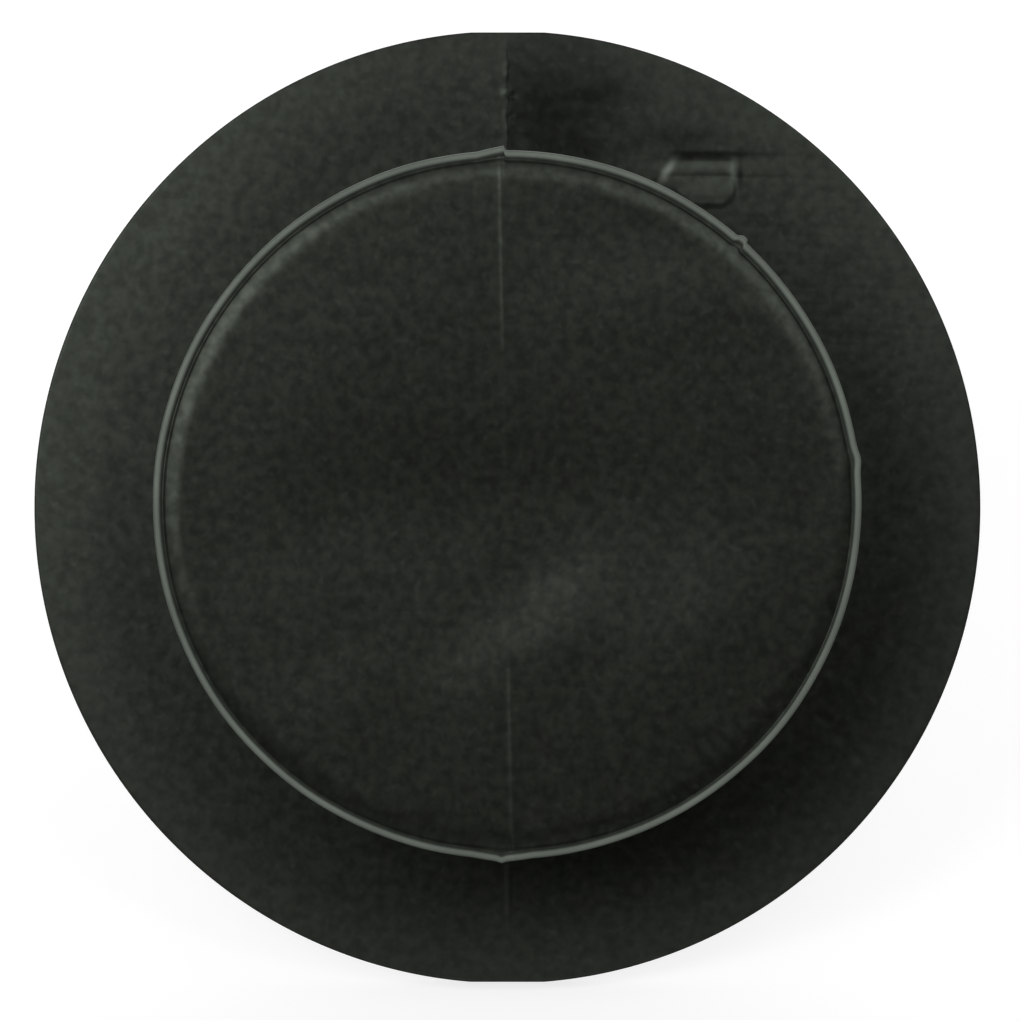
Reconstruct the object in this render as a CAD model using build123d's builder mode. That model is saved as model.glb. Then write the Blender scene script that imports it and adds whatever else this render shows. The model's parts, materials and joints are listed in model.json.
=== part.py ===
"""Push-type retainer: one nylon moulding that joins a trim panel to sheet metal.

From top to tip: a small head disc that slides into a keyhole, a plain neck, a wide flange that
seats on the panel, and a finned stem that is pushed into a round hole. The mould opens to both
sides of a plane through the axis, so every fin is flat on top and tapers below.

The retainer is built upright about Z, with its flange's seat at Z = 0. It is then laid down on
its flange's rim and its stem, as it comes to rest on a table, with its head face looking up.
"""

import os
from math import atan2, degrees, hypot

from build123d import *

# ---- Head disc ----
disc_diameter = 14.72
disc_thickness = 1.6
crown_width = 0.45  # soft shoulder round the top face
crown_drop = 0.06
lip_width = 0.15  # thin raised edge outside the shoulder
lip_height = 0.05
sink_diameter = 5.2  # shallow shrinkage hollow over the neck
sink_depth = 0.05

# ---- Neck ----
neck_diameter = 6.0
neck_length = 2.8
neck_fillet = 0.4

# ---- Flange ----
flange_diameter = 20.0
flange_root_thickness = 1.5
flange_rim_thickness = 0.8
flange_edge_chamfer = 0.06

# ---- Stem ----
pilot_diameter = 7.6  # centres the stem in an 8 mm hole
pilot_taper = 0.1  # it is this much narrower at its lower end, to leave the mould
pilot_length = 2.1
pilot_chamfer = 0.3
core_diameter = 5.0
fin_count = 5
fin_pitch = 2.1
fin_gap = 0.7  # from the pilot to the first fin
first_fin_diameter = 8.8
last_fin_diameter = 8.3
fin_root_thickness = 1.15
fin_tip_thickness = 0.35
fin_lead_chamfer = 0.15
nose_length = 3.1
nose_end_diameter = 2.8
nose_edge_radius = 0.7

# ---- Marks of the mould ----
fin_flat_inset = 0.35  # each fin is flattened by this much at the two seams
rim_flat_inset = 0.03  # and so is the flange's rim
seam_width = 0.1  # line where the two mould halves meet
seam_height = 0.035
seam_fade = 1.0  # the flange's seam stops this far inside its rim
lug_length = 1.65  # stub of the feed gate on the flange
lug_width = 1.0
lug_height = 0.16
lug_edge_chamfer = 0.06
lug_across = 4.05  # its centre from the seam plane
lug_along = 6.87  # its centre from the axis, along the seam plane

# ---- Derived sizes ----
disc_radius = disc_diameter / 2
neck_radius = neck_diameter / 2
flange_radius = flange_diameter / 2
pilot_radius = pilot_diameter / 2
pilot_end_radius = (pilot_diameter - pilot_taper) / 2
core_radius = core_diameter / 2
nose_end_radius = nose_end_diameter / 2

disc_bottom = flange_root_thickness + neck_length
disc_top = disc_bottom + disc_thickness
lip_inner_radius = disc_radius - lip_width
crown_inner_radius = lip_inner_radius - crown_width

first_fin_depth = pilot_length + fin_gap
last_fin_depth = first_fin_depth + (fin_count - 1) * fin_pitch
nose_start_depth = last_fin_depth + fin_root_thickness
stem_length = nose_start_depth + nose_length


def fin_radius(number):
    """Radius of one fin. The fins grow narrower in even steps towards the nose."""
    narrowing = (first_fin_diameter - last_fin_diameter) / 2 / max(fin_count - 1, 1)
    return first_fin_diameter / 2 - number * narrowing


def fin_depth(number):
    """Depth of one fin's flat top below the flange's seat."""
    return first_fin_depth + number * fin_pitch


def fin_outline(number, inset=0):
    """Half of a fin's section from the axis out: flat on top, blunt at its tip, tapered below."""
    top = -fin_depth(number)
    reach = fin_radius(number) - inset
    return [
        (0, top),
        (reach, top),
        (reach, top - fin_tip_thickness + fin_lead_chamfer),
        (reach - fin_lead_chamfer, top - fin_tip_thickness),
        (core_radius - inset, top - fin_root_thickness),
        (0, top - fin_root_thickness),
    ]


def flange_top(radius):
    """Height of the flange's tapered top at a radius."""
    slope = (flange_root_thickness - flange_rim_thickness) / (flange_radius - neck_radius)
    return flange_root_thickness - slope * (radius - neck_radius)


def disc_half_outline():
    """Half of the disc's section, drawn from the axis out and back."""
    face = Line((0, disc_top), (crown_inner_radius, disc_top))
    crown = TangentArc(face @ 1, (lip_inner_radius, disc_top - crown_drop), tangent=(1, 0))
    Polyline(
        crown @ 1,
        (lip_inner_radius, disc_top - crown_drop + lip_height),
        (disc_radius, disc_top - crown_drop + lip_height),
        (disc_radius, disc_bottom),
        (0, disc_bottom),
        face @ 0,
    )


# ---- Head disc: flat face, rounded shoulder, thin lip and a sink over the neck ----
with BuildPart() as head_disc:
    with BuildSketch(Plane.XZ):
        with BuildLine():
            disc_half_outline()
        make_face()
    revolve(axis=Axis.Z)
    sink_radius = (sink_diameter**2 / 4 + sink_depth**2) / (2 * sink_depth)
    with Locations((0, 0, disc_top - sink_depth + sink_radius)):
        Sphere(sink_radius, mode=Mode.SUBTRACT)

# ---- Neck, flaring into the disc above and the flange below ----
with BuildPart() as neck:
    with BuildSketch(Plane.XZ):
        with BuildLine():
            flare_radius = neck_radius + neck_fillet
            upper_flare = TangentArc(
                (neck_radius, disc_bottom - neck_fillet), (flare_radius, disc_bottom), tangent=(0, 1)
            )
            lower_flare = TangentArc(
                (neck_radius, flange_root_thickness + neck_fillet),
                (flare_radius, flange_top(flare_radius)),
                tangent=(0, -1),
            )
            Line(lower_flare @ 0, upper_flare @ 0)
            Polyline(
                upper_flare @ 1,
                (0, disc_bottom),
                (0, flange_root_thickness / 2),
                (flare_radius, flange_root_thickness / 2),
                lower_flare @ 1,
            )
        make_face()
    revolve(axis=Axis.Z)

# ---- Flange: flat seat below, tapering to a thin rim that is slightly flattened at the seams ----
with BuildPart() as flange:
    with BuildSketch(Plane.XZ) as flange_profile:
        Polygon(
            (0, 0),
            (flange_radius, 0),
            (flange_radius, flange_rim_thickness),
            (neck_radius, flange_root_thickness),
            (0, flange_root_thickness),
            align=None,
        )
        rim_corners = flange_profile.vertices().group_by(Axis.X)[-1]
        chamfer(rim_corners, length=flange_edge_chamfer)
    revolve(axis=Axis.Z)
    with BuildSketch(Plane.YZ):
        rim_flat = flange_radius - rim_flat_inset
        Polygon(
            (0, -flange_edge_chamfer),
            (rim_flat - 2 * flange_edge_chamfer, -flange_edge_chamfer),
            (rim_flat, flange_edge_chamfer),
            (rim_flat, 2 * flange_root_thickness),
            (0, 2 * flange_root_thickness),
            align=None,
        )
        mirror(about=Plane.YZ)
    extrude(amount=flange_diameter, both=True, mode=Mode.INTERSECT)

# ---- Fins, each flattened at the seams ----
with BuildPart() as fins:
    for number in range(fin_count):
        with BuildSketch(Plane.XZ):
            Polygon(*fin_outline(number), align=None)
        revolve(axis=Axis.Z)
    with BuildSketch(Plane.YZ):
        for number in range(fin_count):
            Polygon(*fin_outline(number, fin_flat_inset), align=None)
        mirror(about=Plane.YZ)
    extrude(amount=first_fin_diameter, both=True, mode=Mode.INTERSECT)

# ---- Stem: pilot, core with a rounded nose, and the fins ----
with BuildPart() as stem:
    with BuildSketch(Plane.XZ):
        Polygon(
            (0, 0),
            (pilot_radius, 0),
            (pilot_end_radius, -pilot_length),
            (0, -pilot_length),
            align=None,
        )
    revolve(axis=Axis.Z)
    chamfer(stem.edges().sort_by(Axis.Z)[0], length=pilot_chamfer)

    with BuildSketch(Plane.XZ) as core_profile:
        Polygon(
            (0, 0),
            (core_radius, 0),
            (core_radius, -nose_start_depth),
            (nose_end_radius, -stem_length),
            (0, -stem_length),
            align=None,
        )
        nose_corner = core_profile.vertices().group_by(Axis.Y)[0].sort_by(Axis.X)[-1]
        fillet(nose_corner, radius=nose_edge_radius)
    revolve(axis=Axis.Z)

    add(fins.part)

# ---- Seam: the raised line where the mould halves met ----
with BuildPart() as seam:
    with BuildSketch(Plane.YZ):
        with BuildLine():
            disc_half_outline()
        make_face()
        mirror(about=Plane.YZ)
        offset(amount=seam_height)
    extrude(amount=seam_width / 2, both=True)
    with BuildSketch(Plane.YZ):
        seam_end = flange_radius - seam_fade
        Polygon(
            (0, flange_root_thickness / 2),
            (seam_end, flange_rim_thickness / 2),
            (seam_end, flange_top(seam_end)),
            (seam_end - seam_width, flange_top(seam_end - seam_width) + seam_height),
            (neck_radius, flange_root_thickness + seam_height),
            (0, flange_root_thickness + seam_height),
            align=None,
        )
        mirror(about=Plane.YZ)
        with Locations((0, (flange_root_thickness + disc_bottom) / 2)):
            Rectangle(2 * (neck_radius + seam_height), neck_length)
        with Locations((0, -nose_start_depth / 2)):
            Rectangle(2 * (core_radius + seam_height), nose_start_depth)
    extrude(amount=seam_width / 2, both=True)

# ---- Gate stub on the flange, beside the disc's edge ----
with BuildPart() as gate_lug:
    lug_top = flange_top(hypot(lug_across, lug_along)) + lug_height
    with BuildSketch(Plane.XY.offset(flange_rim_thickness / 2)):
        with Locations((lug_across, lug_along)):
            Rectangle(lug_length, lug_width)
    extrude(amount=lug_top - flange_rim_thickness / 2)
    chamfer(gate_lug.edges().filter_by(Axis.Z), length=3 * lug_edge_chamfer)
    chamfer(gate_lug.faces().sort_by(Axis.Z)[-1].edges(), length=lug_edge_chamfer)

# ---- The whole moulding, upright ----
with BuildPart() as upright:
    add(flange.part)
    add(neck.part)
    add(head_disc.part)
    add(stem.part)
    add(gate_lug.part)
    add(seam.part)


def lean_onto(radius, depth):
    """Lean of the axis, in degrees, with the flange's rim and this stem corner on the table."""
    return degrees(atan2(rim_flat - radius, depth + flange_edge_chamfer))


# ---- Laid down: it leans until the first of the stem's corners touches ----
leans = [lean_onto(nose_end_radius, stem_length)]
for number in range(fin_count):
    tip_corner_depth = fin_depth(number) + fin_tip_thickness - fin_lead_chamfer
    leans.append(lean_onto(fin_radius(number) - fin_flat_inset, tip_corner_depth))
lean = min(leans)
turn_to_rest = (90 - lean, 0, 0)
leaning_box = upright.part.moved(Rotation(*turn_to_rest)).bounding_box()

with BuildPart() as push_type_retainer:
    with Locations((0, -leaning_box.center().Y, -leaning_box.min.Z)):
        add(upright.part, rotation=turn_to_rest)

push_type_retainer.part.label = "push_type_retainer"
os.makedirs("parts", exist_ok=True)
export_step(push_type_retainer.part, "parts/push_type_retainer.step")
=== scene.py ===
"""Push-type retainer, lying on its flange's rim and its stem, seen along its axis from above the head.

The retainer is one moulding of fine-grained black nylon. Its surface is built ring by ring about
its own axis, in millimetres, with the marks of its mould, and is then laid down in the frame.
"""

import json
import math

import bpy
import numpy as np
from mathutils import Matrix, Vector


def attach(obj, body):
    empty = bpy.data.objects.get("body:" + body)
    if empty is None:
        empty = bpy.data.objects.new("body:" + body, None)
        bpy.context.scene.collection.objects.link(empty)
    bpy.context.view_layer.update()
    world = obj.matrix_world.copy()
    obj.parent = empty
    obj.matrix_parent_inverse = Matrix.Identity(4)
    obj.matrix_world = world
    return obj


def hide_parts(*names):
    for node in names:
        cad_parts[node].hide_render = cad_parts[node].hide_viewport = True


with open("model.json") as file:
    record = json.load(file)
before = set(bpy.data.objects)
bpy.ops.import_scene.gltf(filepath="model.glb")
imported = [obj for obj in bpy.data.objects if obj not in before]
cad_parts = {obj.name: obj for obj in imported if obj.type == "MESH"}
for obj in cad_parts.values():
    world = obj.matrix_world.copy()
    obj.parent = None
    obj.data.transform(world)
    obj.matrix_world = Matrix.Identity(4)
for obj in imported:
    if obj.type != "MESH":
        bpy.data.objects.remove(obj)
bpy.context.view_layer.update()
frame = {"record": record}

MM = 0.001

# Sizes of the head disc, in millimetres: heights are above the flange's seat
DISC_RADIUS = 7.36
DISC_BOTTOM = 4.3
DISC_TOP = 5.9
DISC_LOWER_EDGE = 0.05
CROWN_WIDTH = 0.45
CROWN_DROP = 0.07
GROOVE_WIDTH = 0.09
GROOVE_DEPTH = 0.02
LIP_WIDTH = 0.15
LIP_HEIGHT = 0.05
NECK_RADIUS = 3.0
NECK_FILLET = 0.4

# Sizes of the flange
FLANGE_RADIUS = 10.0
FLANGE_ROOT = 1.5
FLANGE_RIM = 0.8
FLANGE_OVAL = 0.0066
FLANGE_SHOWN_FROM = 6.8
FLANGE_EDGE_FROM = 9.97
# section of the flange's top, as radius and height: it falls more gently outside the hidden part
FLANGE_TOP_SECTION = (
    (NECK_RADIUS, FLANGE_ROOT),
    (FLANGE_SHOWN_FROM, 1.0503909),
    (FLANGE_EDGE_FROM, 0.8038196),
    (FLANGE_RADIUS, FLANGE_RIM),
)
RIM_CHAMFER = 0.06
RIM_FLAT = 0.03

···

From the data above, copy each line that holds "before".

→ Full output
before = set(bpy.data.objects)
imported = [obj for obj in bpy.data.objects if obj not in before]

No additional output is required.